21. Mohandas Pai works for Infosys because he asked difficult questions at a shareholder meeting. Give me any annual report and I can analyse it threadbare in minutes,” says Pai, who, at the time he posed the questions, was working at Prakash Leasing, Bangalore. Murthy and Nilekani decided that Pai would be a good resource; he signed on as a consultant initially. P.S: Pai has been reading annual reports since the age of 15.
22. Most people in Infosys saw Phaneesh as Murthy’s successor in the late 1990s and the early 2000s. Murthy, most Infoscions (as employees are known; former employees are called Exfoscions) admit, was inordinately fond of Pai and Phaneesh simply because he thought their performance extraordinary. Given Phaneesh’s age (he is now 44) and his profile (he was head of sales and was responsible for helping the company grow from a $10 million one to a $700 million one between 1992 and 2002) most people within the company saw him as Murthy’s successor. Then, the sexual harassment suit (circa 2002, when a former Infosys employee in the us, Reka Maximovitch, alleged that she had been harassed by Phaneesh) happened, and Phaneesh had to leave the company.
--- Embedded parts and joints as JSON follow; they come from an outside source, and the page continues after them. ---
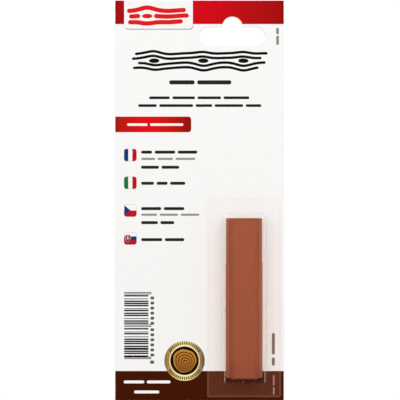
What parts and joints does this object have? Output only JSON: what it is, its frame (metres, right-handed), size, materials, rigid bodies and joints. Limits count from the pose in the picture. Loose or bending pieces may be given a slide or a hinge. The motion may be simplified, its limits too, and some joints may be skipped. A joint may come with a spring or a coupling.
{
  "type": "furniture repair wax stick",
  "caption": "Brown filler wax bar with a flat plastic spatula under a clear peel-off blister, on a printed card with a hang hole.",
  "frame": {"origin": "middle of the card's back face, which the pack lies on", "axes": "+X to the card's right, +Y up the card to the hang hole, +Z out of the printed front"},
  "size_m": [0.08, 0.19, 0.0104],
  "materials": {
    "card": "satin coated white board with offset print",
    "clear_sheet": "clear glossy thermoformed sheet",
    "wax": "smooth cast wax with a soft sheen",
    "spatula_plastic": "satin moulded plastic"
  },
  "bodies": {
    "card": {"backing_card": "card"},
    "blister": {"blister": "clear_sheet"},
    "stick": {"wax_stick": "wax"},
    "spatula": {"spatula": "spatula_plastic"}
  },
  "joints": [
    {"name": "blister_peel", "type": "hinge", "parent": "card", "child": "blister", "pos_m": [0.0036, -0.0458, 0.00085], "axis": [0, -1, 0], "range_deg": [0, 120]},
    {"name": "stick_shift", "type": "slide", "parent": "card", "child": "stick", "axis": [0, 1, 0], "range_m": [-0.0011, 0.0012]},
    {"name": "spatula_shift", "type": "slide", "parent": "card", "child": "spatula", "axis": [0, 1, 0], "range_m": [-0.0018, 0.0021]}
  ]
}
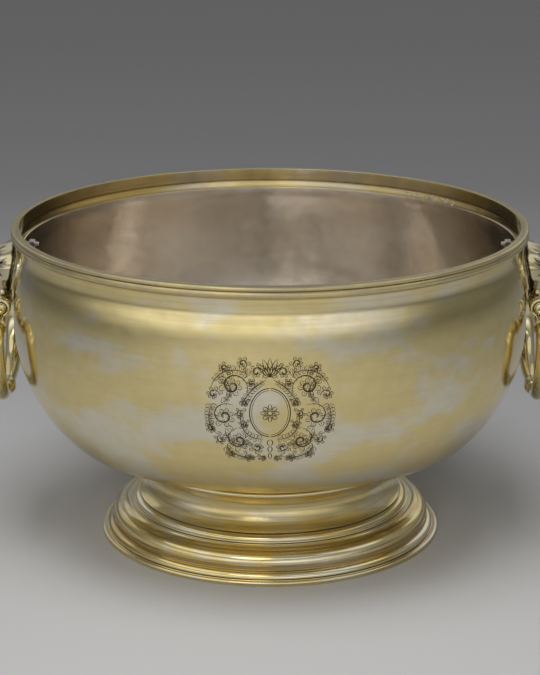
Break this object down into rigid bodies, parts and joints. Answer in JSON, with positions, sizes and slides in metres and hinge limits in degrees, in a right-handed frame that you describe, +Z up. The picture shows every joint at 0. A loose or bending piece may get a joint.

23. Infosys picked Nations Banc Montgomery Securities as lead manager for its 1999 NASDAQ listing because … The firm, one individual in the know claims, was the only one of around 10 i-banks that pitched for the business to acknowledge that the company’s services-play was a good thing. All the others harped on the importance of products.
24. Surprise: Infosys itself thought it would have to necessarily have a product play. For much of the 1990s Infosys projected that between 30 per cent and 40 per cent of its revenues would come from products.
25. The NASDAQ issue almost didn’t happen. Everyone was working hard in the run-up to Infosys’ IPO on nasdaq and two departments (one of which was Pai’s finance) squabbled over something. Murthy was willing to call off the issue if it meant this would be the impact of growth and success on the company’s culture. Pai admits that “… around the time of the IPO, there was an event where Murthy had to choose between me and the company and he chose the company.”